Non ci pensò due volte, tanto più che aveva il vento a favore. Si installò su un pezzo di corteccia e, tenendo ben ritta la coda, diresse i movimenti del suo corpo flessibile fra le onde. La cattiveria e la violenza dovette un’altra volta fuggire davanti all’eroismo e all’intelligenza. L’ermellino vinse di nuovo.
Disse a sé stesso: “Tutti i figli di Svea [Svezia] sono sudditi del mio Altissimo Monarca, io voglio uccidere chiunque li minacci.“
Per farla corta: il Drago si affrettò ad allontanarsi, e l’ermellino lo seguì senza dargli tregua, fino alle fredde terre di Lapponia. Là giunto il Drago, non abituato al gelo e alle privazioni, si pugnalò al cuore con i suoi stessi artigli velenosi, e morì fra alte grida di dolore.

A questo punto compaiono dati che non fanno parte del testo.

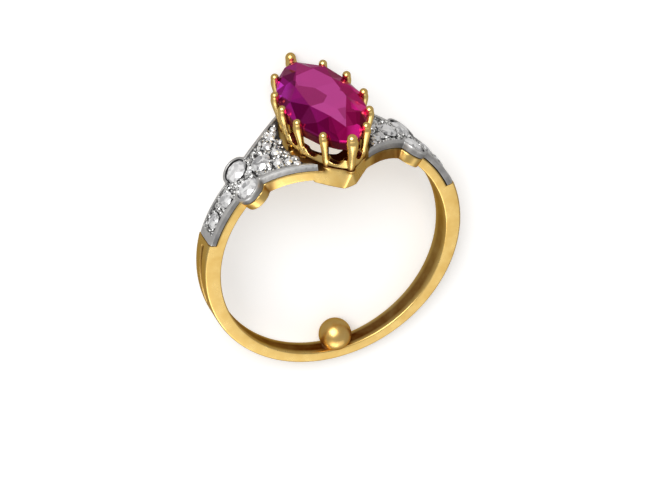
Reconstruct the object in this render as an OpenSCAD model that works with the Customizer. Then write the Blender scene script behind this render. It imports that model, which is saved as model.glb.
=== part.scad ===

Alcuni Lapponi arrivarono sugli sci a caccia di volpi; giunti sul posto trovarono quello strano animale, steso nel suo stesso sangue, e si meravigliarono molto. Trovato anche l’ermellino, si domandarono come mai avesse una corona di foglie legata attorno alla vita, però lo lasciarono andare, perché avevano altro di cui occuparsi. Alcuni portarono delle slitte, altri corde robuste, altri ancora si informarono sul percorso, perché avevano in mente che un simile inconsueto animale dovesse essere portato davanti agli occhi del Re. Non appena arrivarono alle porte di Stoccolma, una folla di sfaccendati si assemblò attorno a loro e li seguì fino al Castello. Quando i Lapponi raccontarono di aver visto un Ermellino con una corona ai fianchi, tutti capirono, e il vero vincitore fu onorato come tale e gli fu conferito un titolo di nobiltà.
Il nostro Re, che non permette mai che un alto servigio sia lasciato senza premio, fece scolpire nel marmo un ermellino bianco, con una corona verde attorno ai fianchi.
Segue una raccomandazione al piccolo Principe, che si guadagni un monumento paragonabile a quello dell’ermellino con altrettanto coraggio, in difesa di quel popolo che sarebbe stato il suo.